As capital importers, neither is immune from such global developments as the dramatic widening of risk margins in interest rates, and the heightened competition for the investor's dollar from debt-laden governments.
We can think of the potential growth rate as driven by growth in the labour force and growth in labour productivity. Both have been declining.
Statistics New Zealand estimates that over the 10 years to June next year the labour force will have grown by 460,000.
Assuming medium rates of fertility, mortality, migration gain and labour force participation, it expects the labour force to grow by less than half that in the following decade, or just under 200,000.
And on the productivity side the trend is also sobering.

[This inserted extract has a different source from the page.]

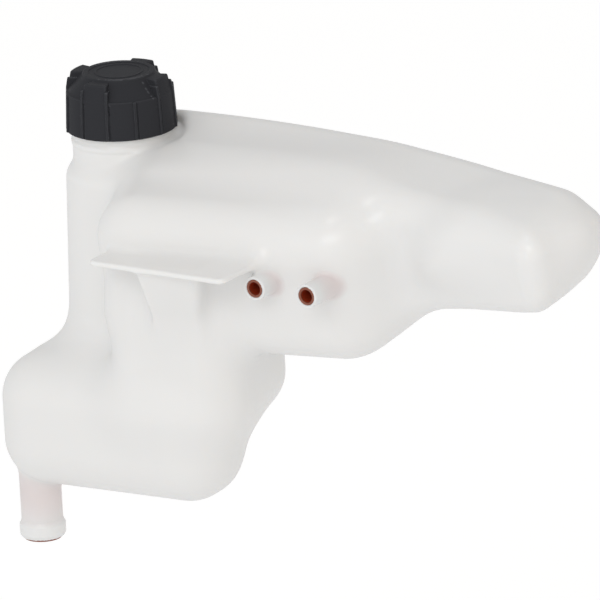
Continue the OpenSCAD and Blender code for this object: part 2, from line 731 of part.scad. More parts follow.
// Clip in the stem's groove, which the vacuum spring lifts
module vacuum_clip() color("silver") at_filler()
  ring(hub_r, vacuum_stem_r - gap, clip_low, clip_low + clip_t);

tank();
vent_sleeve(0);  // vent_sleeve_left
vent_sleeve(1);  // vent_sleeve_right
spigot_sleeve();
cap_shell();
rim_gasket();
valve_housing();
housing_cover();
housing_seal();
pressure_plate();
pressure_seal();
pressure_spring();
vacuum_valve();
vacuum_spring();
vacuum_clip();
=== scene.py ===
# %% [markdown]
# # Coolant expansion tank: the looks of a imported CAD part
# A milky bottle is blown from hot plastic, so its walls have no sharp corner and its chambers melt
# into each other. A black screw cap closes it. The script lays a finer surface over each outer piece
# of the fixed CAD frame, and keeps the CAD's own pieces for the valve inside the cap. Lengths in the
# functions are millimetres, measured from the filler axis at the height of the cap's lower edge: x
# runs along the tank to the nose, y to the back, z up. Only the last step of making a mesh turns them
# into metres in the part's own frame.

# %% Frame
import math

import bpy
import numpy as np
from mathutils import Matrix, Vector


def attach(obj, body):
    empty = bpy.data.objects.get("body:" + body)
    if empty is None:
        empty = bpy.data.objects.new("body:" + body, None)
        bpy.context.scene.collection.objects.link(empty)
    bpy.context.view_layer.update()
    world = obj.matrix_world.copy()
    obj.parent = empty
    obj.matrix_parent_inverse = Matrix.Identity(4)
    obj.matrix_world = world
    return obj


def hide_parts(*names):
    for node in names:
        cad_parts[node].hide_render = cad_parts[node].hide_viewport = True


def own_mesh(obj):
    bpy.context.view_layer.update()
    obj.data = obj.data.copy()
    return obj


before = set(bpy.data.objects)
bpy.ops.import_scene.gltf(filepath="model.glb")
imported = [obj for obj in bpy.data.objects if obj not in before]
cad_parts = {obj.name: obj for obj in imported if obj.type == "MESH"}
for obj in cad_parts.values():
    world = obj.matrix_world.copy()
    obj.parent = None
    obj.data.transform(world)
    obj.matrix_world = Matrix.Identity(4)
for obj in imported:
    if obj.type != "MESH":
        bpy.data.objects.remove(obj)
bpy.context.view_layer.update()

FILLER = np.array([-48.0, 75.0, 44.0])  # filler axis at the cap's lower edge, in the part's frame


# %% [markdown]
# ## Shapes as distance fields
# A blown bottle could be modelled by hand with subdivision surfaces, but its folds are hard to steer
# that way. Here each chamber is a field instead, which gives every point a number: negative inside the
# shape, zero on its surface, positive outside. Two shapes join by taking the smaller number at each
# point, and a soft minimum rounds the joint as hot plastic does.

# %% Soft joints
def soft_min(a, b, k):
    """Smaller of a and b, with the corner between them rounded over the width k."""
    h = np.clip(0.5 + (b - a) / (2 * k), 0, 1)
    return b + (a - b) * h - k * h * (1 - h)


def soft_max(a, b, k):
    """Larger of a and b, rounded in the same way: it cuts one shape by another."""
    return -soft_min(-a, -b, k)


def flat(*q):
    """Distance to the region where every one of q is negative, like the corner of a box."""
    q = np.stack(np.broadcast_arrays(*q), -1)
    return np.linalg.norm(np.maximum(q, 0), axis=-1) + np.minimum(q.max(-1), 0)


def depth(field, *at):
    """How far a point lies under a field's surface, which is minus the field there."""
    return round(float(-field(np.array([at], float))[0]), 1)


print("soft minimum of 1 and 1 over a width of 2:", soft_min(1.0, 1.0, 2))


# %% [markdown]
# ## Blocks and rods
# Two basic shapes are enough for the tank. A rounded block is a box whose half sizes are reduced by
# the edge radius, and the radius is then taken off the distance again. It can be turned, tilted and
# tapered by changing the point instead of the box. A rod is a box in two numbers, the distance from
# its axis and the place along it.

# %% Block and rod
def block(p, low, high, r, turn=0, tilt=0, taper=0, lift=0, rake=0):
    """Rounded block between two corners. turn swings it about z, tilt leans its top to the front,
    taper is the height lost per millimetre of x, lift the rise of its middle, and rake moves its top
    to the right per millimetre of height."""
    low, high = np.array(low, float), np.array(high, float)
    d, h = p - (low + high) / 2, (high - low) / 2
    a, b = math.radians(turn), math.radians(tilt)
    x = d[..., 0] * math.cos(a) + d[..., 1] * math.sin(a)
    y = d[..., 1] * math.cos(a) - d[..., 0] * math.sin(a)
    z = d[..., 2] - lift * x
    x = x - rake * d[..., 2]
    return flat(np.abs(x) - h[0] + r,
                np.abs(y * math.cos(b) + z * math.sin(b)) - h[1] + r,
                np.abs(z * math.cos(b) - y * math.sin(b)) - h[2] + taper * x + r) - r


def rod(p, at, axis, low, high, r, edge=0):
    """Round bar of radius r along an axis (0, 1 or 2) through the point at, its edges rounded."""
    across = [i for i in range(3) if i != axis]
    out = np.hypot(p[..., across[0]] - at[across[0]], p[..., across[1]] - at[across[1]])
    along = np.abs(p[..., axis] - (low + high) / 2) - (high - low) / 2
    return flat(out - r + edge, along + edge) - edge


print("centre of a 10 mm cube:", depth(lambda p: block(p, (0, 0, 0), (10, 10, 10), 2), 5, 5, 5), "deep")


# %% [markdown]
# ## Filler column
# The coolant is poured down a round column that stands on the leg. It widens a little towards its
# foot, so that the bottle leaves its mould. A rod with a radius that grows with the depth does this.

# %% Column
COLUMN_R, COLUMN_FOOT_R, COLUMN_TOP, COLUMN_FOOT, COLUMN_EDGE = 29, 33.5, -16, -146, 8


def column(p):
    """Round column: the radius grows evenly from the top to the foot."""
    middle, half = (COLUMN_TOP + COLUMN_FOOT) / 2, (COLUMN_TOP - COLUMN_FOOT) / 2
    t = np.clip((COLUMN_TOP - p[..., 2]) / (2 * half), 0, 1)
    r = COLUMN_R + (COLUMN_FOOT_R - COLUMN_R) * t
    out = np.hypot(p[..., 0], p[..., 1])
    return flat(out - r + COLUMN_EDGE, np.abs(p[..., 2] - middle) - half + COLUMN_EDGE) - COLUMN_EDGE


print("column axis:", depth(column, 0, 0, -60), "mm deep at z -60")


# %% [markdown]
# ## Chambers
# A low leg, an upright stem, a bulge at the front, a long back chamber and a nose make the body. Each
# is one rounded block. The back chamber's wall is bowed, which is done by sliding its points to the
# front with the square of their distance from the middle. The width of each soft joint decides how
# deep the fold between two chambers looks.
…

Between 2006 and 2009 labour productivity declined at an average annual rate of 0.3 per cent. But that period is only part of a cycle and included a recession.
In the complete peak-to-peak cycle before that, 2000 to 2006, annual labour productivity growth was 1.3 per cent, less than half its rate in the 1990s and lower than it was in Muldoon's day. By 2006 New Zealand ranked 22nd among the 30 OECD countries in labour productivity and in GDP per capita.
The problem, in short, is capital shallowness - too little capital invested per worker by firms in plant, equipment and software, and by the country in infrastructure.
When it comes to multi-factor productivity - how much output is extracted from given inputs of capital and labour - New Zealand has in fact significantly outperformed Australia over the past 30 years.
Australia's faster growth over that period (an average of 3.1 per cent a year compared with New Zealand's 2.4 per cent) reflected significantly higher inputs of both labour and capital.
The cumulative effects of that on the transtasman income gap and migrant flows are well known.
Migration has been falling all year, and by June the monthly net inflow could have fitted in two airport buses - 70 people.
Until New Zealand households save a lot more, and New Zealand businesses invest a lot more, it is hard to see those trends reversing.